Requirements => Please pull out every line that includes the string "frame".

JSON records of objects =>
········

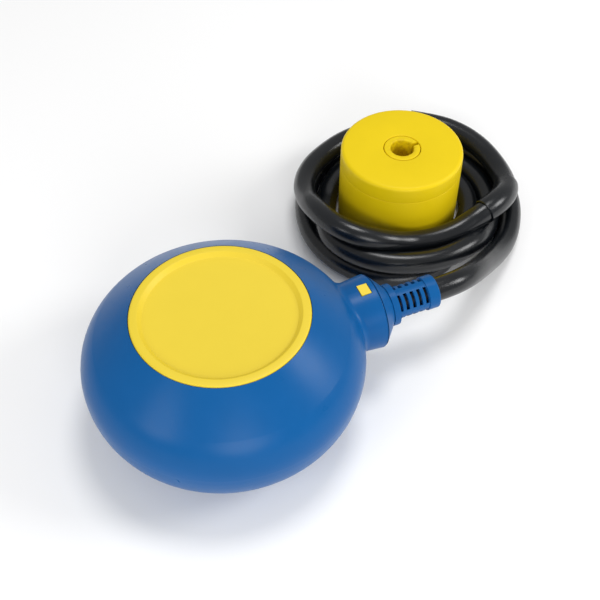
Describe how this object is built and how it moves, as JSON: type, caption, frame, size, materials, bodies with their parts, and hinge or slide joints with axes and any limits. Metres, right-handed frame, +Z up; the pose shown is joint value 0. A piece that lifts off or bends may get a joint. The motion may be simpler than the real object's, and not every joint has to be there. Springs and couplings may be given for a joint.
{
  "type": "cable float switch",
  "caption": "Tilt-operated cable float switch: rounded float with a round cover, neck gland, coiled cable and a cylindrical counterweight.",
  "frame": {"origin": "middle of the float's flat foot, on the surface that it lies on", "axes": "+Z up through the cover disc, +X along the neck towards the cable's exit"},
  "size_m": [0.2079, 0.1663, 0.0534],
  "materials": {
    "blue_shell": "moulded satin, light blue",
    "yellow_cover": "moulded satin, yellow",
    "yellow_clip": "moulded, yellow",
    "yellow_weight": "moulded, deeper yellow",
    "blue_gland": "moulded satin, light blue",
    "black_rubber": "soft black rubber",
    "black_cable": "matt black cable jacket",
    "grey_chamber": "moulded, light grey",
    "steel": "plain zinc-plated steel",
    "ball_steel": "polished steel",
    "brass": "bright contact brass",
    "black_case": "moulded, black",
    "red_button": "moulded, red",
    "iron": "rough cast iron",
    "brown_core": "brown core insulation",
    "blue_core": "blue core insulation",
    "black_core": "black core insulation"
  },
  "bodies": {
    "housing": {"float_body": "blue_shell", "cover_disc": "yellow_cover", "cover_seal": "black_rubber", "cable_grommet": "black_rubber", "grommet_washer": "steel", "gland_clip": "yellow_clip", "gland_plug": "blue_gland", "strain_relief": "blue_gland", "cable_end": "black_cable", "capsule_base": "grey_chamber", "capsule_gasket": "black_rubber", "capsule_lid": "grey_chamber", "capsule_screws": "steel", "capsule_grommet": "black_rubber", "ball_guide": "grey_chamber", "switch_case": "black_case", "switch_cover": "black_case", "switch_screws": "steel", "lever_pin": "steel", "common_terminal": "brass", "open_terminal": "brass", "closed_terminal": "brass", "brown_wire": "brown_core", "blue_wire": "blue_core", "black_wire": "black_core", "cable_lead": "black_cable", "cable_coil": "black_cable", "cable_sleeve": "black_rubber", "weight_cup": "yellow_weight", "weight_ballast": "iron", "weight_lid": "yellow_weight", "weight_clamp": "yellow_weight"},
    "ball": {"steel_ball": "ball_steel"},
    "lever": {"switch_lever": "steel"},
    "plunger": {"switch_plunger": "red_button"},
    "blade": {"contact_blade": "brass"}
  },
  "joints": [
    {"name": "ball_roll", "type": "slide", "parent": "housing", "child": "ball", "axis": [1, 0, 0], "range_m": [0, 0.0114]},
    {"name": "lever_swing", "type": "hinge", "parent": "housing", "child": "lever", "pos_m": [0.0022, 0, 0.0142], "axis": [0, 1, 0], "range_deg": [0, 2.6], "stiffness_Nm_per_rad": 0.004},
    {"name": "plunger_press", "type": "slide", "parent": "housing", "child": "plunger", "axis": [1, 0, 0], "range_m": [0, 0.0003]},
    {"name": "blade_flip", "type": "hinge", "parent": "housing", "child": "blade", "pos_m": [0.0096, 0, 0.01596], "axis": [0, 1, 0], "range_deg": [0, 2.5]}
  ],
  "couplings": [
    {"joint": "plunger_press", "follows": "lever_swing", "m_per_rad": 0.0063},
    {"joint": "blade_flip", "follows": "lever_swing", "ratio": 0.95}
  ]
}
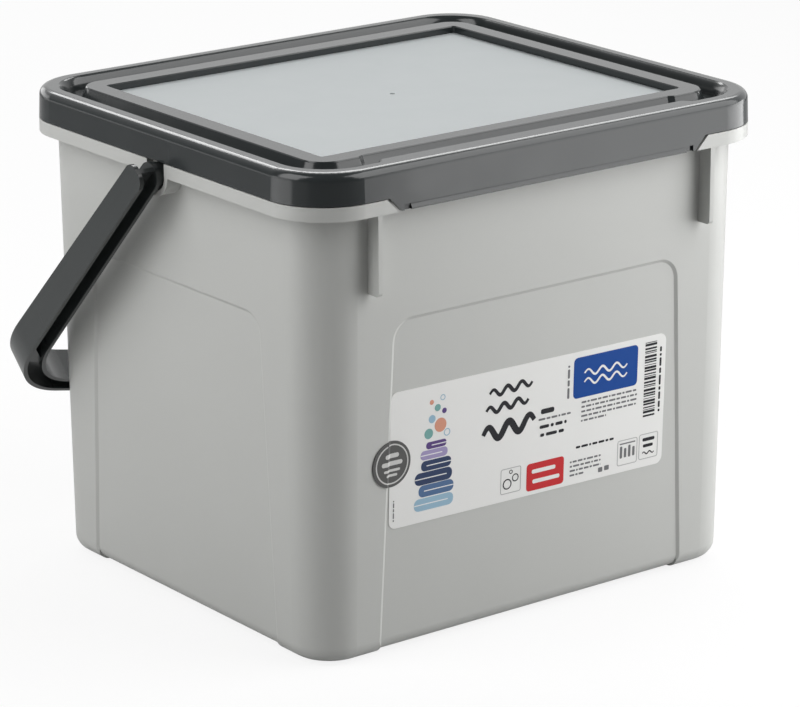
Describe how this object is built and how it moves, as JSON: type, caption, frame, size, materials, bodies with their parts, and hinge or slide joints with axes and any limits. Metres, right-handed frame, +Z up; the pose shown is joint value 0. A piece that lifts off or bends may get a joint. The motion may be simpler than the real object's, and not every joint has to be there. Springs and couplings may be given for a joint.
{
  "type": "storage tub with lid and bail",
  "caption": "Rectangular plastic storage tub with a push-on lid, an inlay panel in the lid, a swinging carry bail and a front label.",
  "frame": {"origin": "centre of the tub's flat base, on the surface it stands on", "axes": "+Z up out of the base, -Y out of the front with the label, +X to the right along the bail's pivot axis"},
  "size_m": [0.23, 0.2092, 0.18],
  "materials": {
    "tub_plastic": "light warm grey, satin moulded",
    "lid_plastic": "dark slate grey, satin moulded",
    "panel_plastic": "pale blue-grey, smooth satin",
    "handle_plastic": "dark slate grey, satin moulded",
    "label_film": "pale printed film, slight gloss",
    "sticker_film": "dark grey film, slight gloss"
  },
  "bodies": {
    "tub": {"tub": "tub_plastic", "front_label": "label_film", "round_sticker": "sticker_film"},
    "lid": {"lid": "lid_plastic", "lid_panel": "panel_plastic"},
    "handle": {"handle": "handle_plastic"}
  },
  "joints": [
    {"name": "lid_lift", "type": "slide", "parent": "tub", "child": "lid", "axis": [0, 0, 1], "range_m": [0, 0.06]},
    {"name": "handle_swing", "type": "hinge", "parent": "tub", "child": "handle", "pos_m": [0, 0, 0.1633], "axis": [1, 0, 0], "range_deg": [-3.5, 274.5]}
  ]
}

········

Task answer =>
Describe how this object is built and how it moves, as JSON: type, caption, frame, size, materials, bodies with their parts, and hinge or slide joints with axes and any limits. Metres, right-handed frame, +Z up; the pose shown is joint value 0. A piece that lifts off or bends may get a joint. The motion may be simpler than the real object's, and not every joint has to be there. Springs and couplings may be given for a joint.
  "frame": {"origin": "middle of the float's flat foot, on the surface that it lies on", "axes": "+Z up through the cover disc, +X along the neck towards the cable's exit"},
Describe how this object is built and how it moves, as JSON: type, caption, frame, size, materials, bodies with their parts, and hinge or slide joints with axes and any limits. Metres, right-handed frame, +Z up; the pose shown is joint value 0. A piece that lifts off or bends may get a joint. The motion may be simpler than the real object's, and not every joint has to be there. Springs and couplings may be given for a joint.
  "frame": {"origin": "centre of the tub's flat base, on the surface it stands on", "axes": "+Z up out of the base, -Y out of the front with the label, +X to the right along the bail's pivot axis"},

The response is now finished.